Warning: if you are eating, it might be better not to read this post for the moment. Getting on for a full year now, and only today did I have my first experience of the Taiwanese ’squat-toilet’. I was enjoying some lunch in a choa-fan bar in the university district near my home when my belly made a desparate noise and I began to feel the ominous stirring of my bowels. I ignored it because I am very finicky about using public conveniences (in fact I usually refuse to use any toilet that is not my own), not because I think Taiwanese toilets are particularly dirty (they are not), but because I behave in the same manner anywhere, including the UK. But this faint movement soon turned into a cheek-clenching desparation and I realised that I must find the nearest pan, and double quick, or the consequences would be too dire to write about, even in this decadent, ‘no subject is too disgusting’ weblog. Now, in Taiwan there are usually urinals and squats (see picture) in every convenience, and my bowelatory actions are usually habitual enough (once a day at 30mins after getting out of bed sharp) for me to shun these little troughs in the ground, but today I was caught short. I ran upstairs to the toilet, opened the door and froze at the sight. For a second, the horror of the idea caused me to consider my options (which were, realistically, the squat or my pants), but my belly was telling me that it was happening now. RIGHT now. So the decision making process lasted for maybe a tenth of a second and I pulled down my trousers just milliseconds before my arse exploded into, over, and around the well as I perched uncertainly in a crouch hoping that my trousers had escaped any shrapnel-fire.

The blessed relief of excavation lasted a nano-second and straight away I reconned the immediate area and myself, looking for tell-tale splatterings and droplets of bodily waste. I had been lucky, thank the gods; I left my scooter at home and would be able to walk back without a trace of the incident anywhere on my body. The squat area, though, had not been so fortunate and I began the unpleasant task of cleaning the floor of my own mis-shot crap before washing my hands and walking sheepishly out of the room to the restaurant where K and I left right away. The incident repeated itself 5 minutes later as I arrived at my house…except this time I had the luxury of reading a book, listening to music and taking as much time as I damn well felt like, and on a real Westernized 2 foot-high bowl with a proper ringseat and everything.
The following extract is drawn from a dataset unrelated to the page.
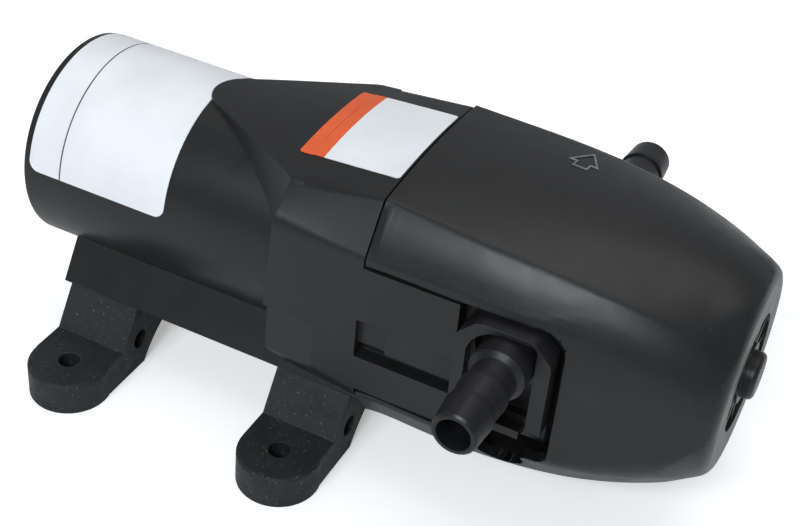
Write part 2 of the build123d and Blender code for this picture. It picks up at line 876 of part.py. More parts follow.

I am glad to have had the experience of the Taiwanese squat, but it is not an experience that I care to repeat. Ever.

September 22, 2005

Children

I love my job. I am one of these people who looks forward to going to work. I am a pedantic irritating geek who cannot stop correcting other’s spelling or grammatical mistakes. I have no tolerance for ‘SMS’-speak and I cannot abide the lazy, contracted pigeon English that my language is becoming. And don’t give me any crap about the constant linguistic evolution and dynamism of lingual entity, you are preaching to the converted. Growth and progress are one thing; de-evolution is something else entirely.
I get paid to explain words to classes full of (mostly female) students; my boss actually gives me money to correct their mistakes.
The world of ESL (English as a Second Language) is a strange eclectic place full of rejects, bums, dropouts, social misfits, wanderers and outcasts. There is an old addage in my line of work that ‘people become English Teachers when they have fucked-up their lives’, and there is more than a grain of truth to this saying. Here in Taiwan there are all kinds of failed businessmen, hopeless itinerants, drapetomaniacs, dromomaniacs, and the vast swathes of the terminally unemployable (of which I count myself as a member). We are employed on the basis that we can speak English. My sole qualification is that I speak my native language. It is a job that anyone can do, I have no special skills, no abilities that set me apart from others, no speciality, or any other kind of occupational redeeming features of any kind. There is no real oppourtunity for promotion (aside from running a school), I do not get holiday pay, do not work ‘regular’ hours and my schedule changes from month-to-month.

However, I cannot imagine doing anything else. I live on a tropical island, pay 6% tax, eat out every night and never wake up in the mornings dreading my day.

Well, except for Saturdays. Saturday is my day of hell, my nightmare. I was beginning to hate Friday nights too, just because they are so close to Saturdays, and my Sundays were often ruined in the aftermath of the Saturday that preceeded them. 10am, a class of 15 eight to thirteen year-olds who are undisciplined, naughty and EVIL, just evil. 3.30pm, a class of one, or sometimes two, even younger students who often cry and wet their pants. They hide my tea, steal my marker pens and the A/C remote contol. They call me ‘big-nosed westerner’, they refuse to do what I say and demand to play games for the whole of each 80 minute lesson. They constantly demand attention, expect to be entertained and they piss me off from start to finish. I hate them, all of them. Not because I hate Taiwanese children; they are actually much better behaved than English kids, I just hate children.
They don’t want to be there and are not at all interested in learning English, it is only because their parents want them to have an early grasp of the language.
I am an English teacher, not a goddamned play leader. I am not a babysitter and I dont have a clue what to do if a child cries or shits himself. I am a VERY bad teacher of children. I will not even write about some of the terrible methods I have used to bribe kids into being quiet and doing some work, I would be too ashamed.

But, thank God, Jesus, Allah and Jehovah, I have taught my last saturday lesson. After over 3 months of complaining (both by me to my boss, and by the parents of the kids I teach to my boss), I have been taken off the teaching equivalent of spud-bashing. Now I am strictly a Monday to Friday boy, teaching only adults who want to be in class. No more shitty desparate days when I count the seconds to the end of the lesson. No more horrifying moments when, with 45 minutes still left, I stand there and think, ‘what the HELL am I going to teach these small people?’.
And no more shitty pants and screaming tears (at leat not at work).
Rejoice with me my friends, today my life got even better.